The best of the UCLAN show at Graduate Fashion Week
First I should make clear that I am no fashion expert. But attending the UCLAN fashion show at Graduate Fashion Week was more like attending an art exhibition. Now I’m not an art expert either, but it did help me to think of the clothes in this sense. Would I wear most of them on a night out? Probably not. But when you start thinking about how all the pieces fit into their collection, the themes that tie them together, the source of the inspiration behind them and the kind of statement the designer is trying to make, things become more interesting. And of course they can be viewed simply for enjoyment. The best of the bunch are eye-catching, exciting, different, inspiring and fascinating on a construction level – I spent half the time wondering how some of the bigger pieces were held together. What was great for me was that, in spite of being someone not that knowledgeable about fashion trends, I had a clear reaction to each piece. I was expecting to think, ‘I could never wear that’, but instead I thought ‘This piece is good’ or perhaps ‘I like how the designer has themed this collection’. I am interested to find out what other people’s favourites are!
Aside from the clothes, one of the best things about this show was that apparently the music was produced by UCLAN’s Performing Arts department, which was really effective and meant that the soundtrack was more relevant to the clothes than in most of the other shows. This was true for one in particular…read on!

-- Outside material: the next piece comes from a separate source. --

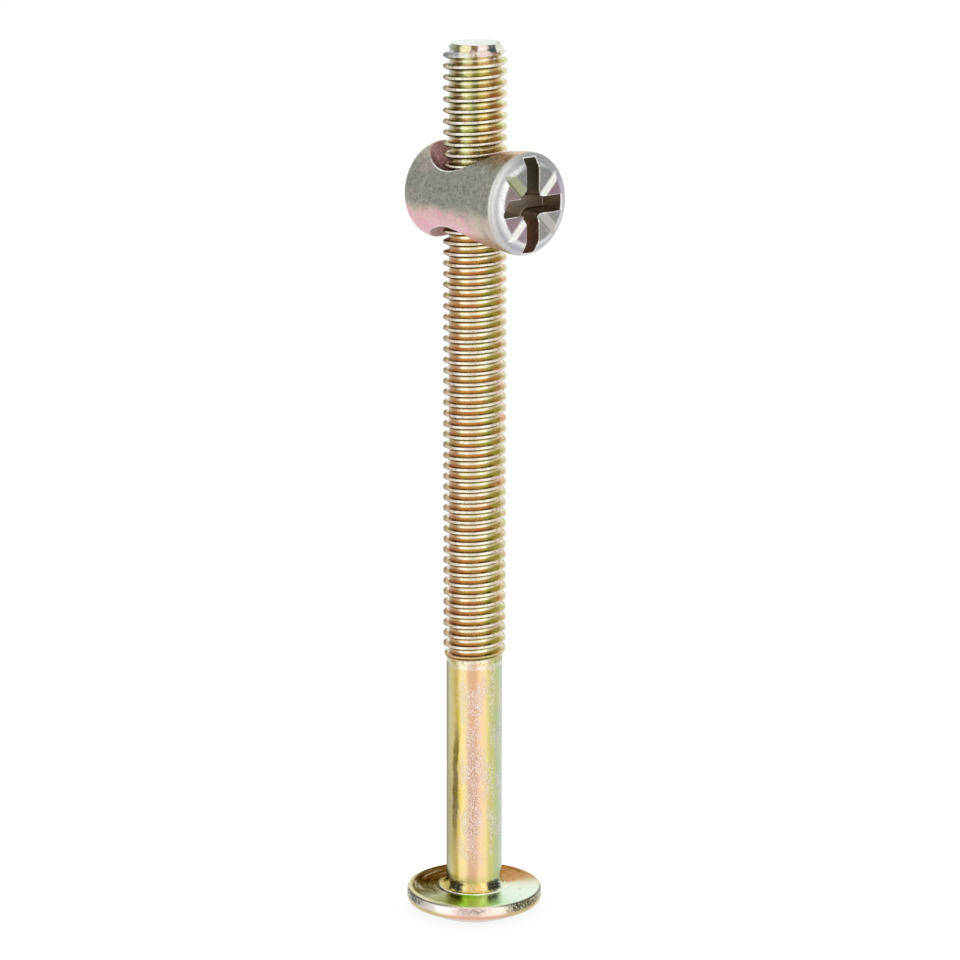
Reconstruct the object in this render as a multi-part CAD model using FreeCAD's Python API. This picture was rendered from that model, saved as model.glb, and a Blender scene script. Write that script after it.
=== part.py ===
"""Furniture connector bolt: a flat-headed M6 bolt with a barrel nut run onto its thread.

The bolt stands on its head, with its axis along +Z. The barrel nut lies across it, with the
slotted end of the barrel towards +X. The origin is the centre of the head's outer face.
The thread itself is finer than this model goes: the bolt has its full outline up to the
crests of the thread, and the nut has a plain bore that runs freely over them.
"""

import FreeCAD, Part
import math
import os

# Sizes are in millimetres

# Head of the bolt
head_diameter = 12.75
head_height = 2.2
head_face_diameter = 8.9
head_bevel_angle = 26.0
head_bevel_round = 0.5
head_top_round = 0.42

# Hexagon socket in the head
socket_across_flats = 4.0
socket_depth = 2.2
socket_point_depth = 0.5
socket_mouth_chamfer = 0.2

# Shank and thread
length_under_head = 80.0
shank_diameter = 5.2
shank_length = 22.2
neck_fillet = 0.65
run_out_length = 1.3
thread_diameter = 5.85
tip_diameter = 4.45
tip_chamfer_height = 0.7

# Barrel nut, measured from the axis of the bolt along the barrel
barrel_diameter = 8.96
slotted_end_reach = 7.75
plain_end_reach = 5.15
plain_end_round = 0.9
collar_diameter = 9.36
collar_length = 1.55
collar_flare_length = 1.0
collar_round = 0.3
end_face_diameter = 7.0
end_bevel_depth = 0.75
nut_height_above_head = 66.2

# Hole across the barrel
bore_clearance = 0.05
mouth_diameter = 8.9
mouth_angle = 48.0

# Driver recess in the slotted end
recess_depth = 2.4
slot_width = 1.45
long_slot_length = 8.6
short_slot_length = 6.84
slot_corner_round = 0.75
groove_width = 1.05
groove_depth = 0.36
groove_start = 1.3
groove_end = 4.3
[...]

Ellis Elizabeth Johnson: A great start to the show. Some very feminine pieces involving flattering shapes and figure-hugging dresses but with flamboyant use of feathers!

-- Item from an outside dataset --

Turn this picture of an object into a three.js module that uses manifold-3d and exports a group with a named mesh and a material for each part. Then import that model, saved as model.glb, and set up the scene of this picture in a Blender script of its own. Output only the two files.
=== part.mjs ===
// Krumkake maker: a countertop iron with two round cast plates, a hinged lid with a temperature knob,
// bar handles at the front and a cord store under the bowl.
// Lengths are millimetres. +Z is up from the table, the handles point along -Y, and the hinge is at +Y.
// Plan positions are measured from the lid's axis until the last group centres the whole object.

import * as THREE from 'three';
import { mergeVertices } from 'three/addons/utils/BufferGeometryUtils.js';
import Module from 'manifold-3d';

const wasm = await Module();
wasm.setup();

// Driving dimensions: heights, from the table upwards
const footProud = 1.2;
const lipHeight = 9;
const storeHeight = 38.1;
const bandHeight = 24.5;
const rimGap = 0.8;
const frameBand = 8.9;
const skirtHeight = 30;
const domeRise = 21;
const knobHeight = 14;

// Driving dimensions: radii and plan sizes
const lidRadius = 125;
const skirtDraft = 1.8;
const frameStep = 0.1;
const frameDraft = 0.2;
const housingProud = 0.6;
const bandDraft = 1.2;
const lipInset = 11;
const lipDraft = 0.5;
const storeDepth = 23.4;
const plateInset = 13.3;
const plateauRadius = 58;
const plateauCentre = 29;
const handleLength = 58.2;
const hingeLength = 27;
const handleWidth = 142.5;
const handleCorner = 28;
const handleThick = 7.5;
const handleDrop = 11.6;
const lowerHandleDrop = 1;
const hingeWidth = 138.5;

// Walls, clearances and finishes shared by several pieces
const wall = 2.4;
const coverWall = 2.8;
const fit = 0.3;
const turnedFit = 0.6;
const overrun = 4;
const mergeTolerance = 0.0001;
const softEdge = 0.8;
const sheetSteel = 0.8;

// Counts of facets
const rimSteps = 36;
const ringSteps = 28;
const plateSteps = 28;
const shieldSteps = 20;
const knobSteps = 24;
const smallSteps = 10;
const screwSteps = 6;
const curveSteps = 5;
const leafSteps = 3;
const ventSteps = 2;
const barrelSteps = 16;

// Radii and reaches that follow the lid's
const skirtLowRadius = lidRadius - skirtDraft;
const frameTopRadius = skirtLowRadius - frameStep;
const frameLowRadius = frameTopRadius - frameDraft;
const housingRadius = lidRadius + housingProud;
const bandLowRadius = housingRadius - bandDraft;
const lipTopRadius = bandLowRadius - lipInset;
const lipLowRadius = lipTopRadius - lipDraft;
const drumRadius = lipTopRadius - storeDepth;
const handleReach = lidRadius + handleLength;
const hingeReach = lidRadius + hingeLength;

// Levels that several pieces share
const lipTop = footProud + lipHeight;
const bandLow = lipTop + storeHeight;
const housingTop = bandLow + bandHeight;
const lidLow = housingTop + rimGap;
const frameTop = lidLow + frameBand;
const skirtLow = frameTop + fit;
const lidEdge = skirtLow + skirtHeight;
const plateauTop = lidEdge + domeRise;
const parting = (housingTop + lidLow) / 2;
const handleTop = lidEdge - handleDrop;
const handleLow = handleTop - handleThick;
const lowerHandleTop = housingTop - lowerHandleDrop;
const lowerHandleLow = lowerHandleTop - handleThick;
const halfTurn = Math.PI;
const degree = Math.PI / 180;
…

Daniele Reed: A definite change of emphasis. Sporty meets urban. Strong use of leather, Doc Martens featuring prominently.
Duong Nguyen: Some very complex and very feminine pieces, lots of panels of material. I thought the colour scheme was really good – grey/black/yellow/white/pink – but without a reliance on colour to hold the collection together. All the pieces had a distinct signature look and feel to them without being too similar to one another – which I believe is the work of a talented designer!
Jennifer Smith: Very summery, nude colours, gathered material.
Sarah Zadeh: Fun and exotic. Bright colours, relaxed beach feel to this collection.
Rochelle Foley: Pale colours, multi-coloured silk panels, complex layering. Slightly ethereal feel…a little ‘A Midsummer Night’s Dream’ – I thought!
Jenny Pusey: Very unique, confident look to this collection. Clever manipulation of lightweight materials to create powerful shapes. Strong colours, love the oversized multi-coloured necklace!
Charlotte Price: The dress below is a very popular shape at the moment! Different uses of the same heavy material worn over white.
Aimee Richmond: Flashes of neon and tie-dye cotton.
Helen Loomes: I really liked the combination of colours, the delicate floaty material used and the feminine feel of the pieces. Interesting shoulders…
Sunny Kular: Overall a more business-like look – especially the jacket below. I liked the printed coat and the sashes.
Rachel Wolstenholme: The only menswear collection at this show and possibly the best use of music to emphasize the theme – it began with a clip from the Tarantino film ‘Kill Bill’, of Bill saying that he’s always been fascinated by superheroes. Very cool! One of the most inventive ideas to provide cohesion to the clothes.
Victoria Butler: Striking combination of colours. Slightly futuristic feel? Very tailored look.
Jessica Thompson: I think this was my favourite (or second favourite) collection from this show (and so the most photos!). Beautiful, colourful and surreal prints caught the audience’s imagination, and the final piece was an amazing floor-length, hand-painted coat. Designs included birds and animals. Complex and stylish.
Laura Amy Bramham: Striking use of diamond pattern – and denim! Pretty pastel knits and oversized tops.
Kirsty Stringfellow: Some really nice layering of materials, texture contrasts and interesting shapes.
Rebecca Purvis: I really liked this ethnic/gypsy feel…
Sarah Wadsworth: Saving the best for last? This is my other favourite collection and several other people I spoke to felt the same. These pieces, made from large sections of floaty translucent material, featured huge prints of London landmarks, inlcuding Big Ben and the London Eye. The Union Jack also featured, but in black and white, which I thought gave a nice ‘old photograph/news print’ feel to the theme, but brightened with splashes of yellow. Also some teal which was a nice contrast. A really fun end to the show before the patriotic blast of ‘Land of Hope and Glory’ with all the models waving flags!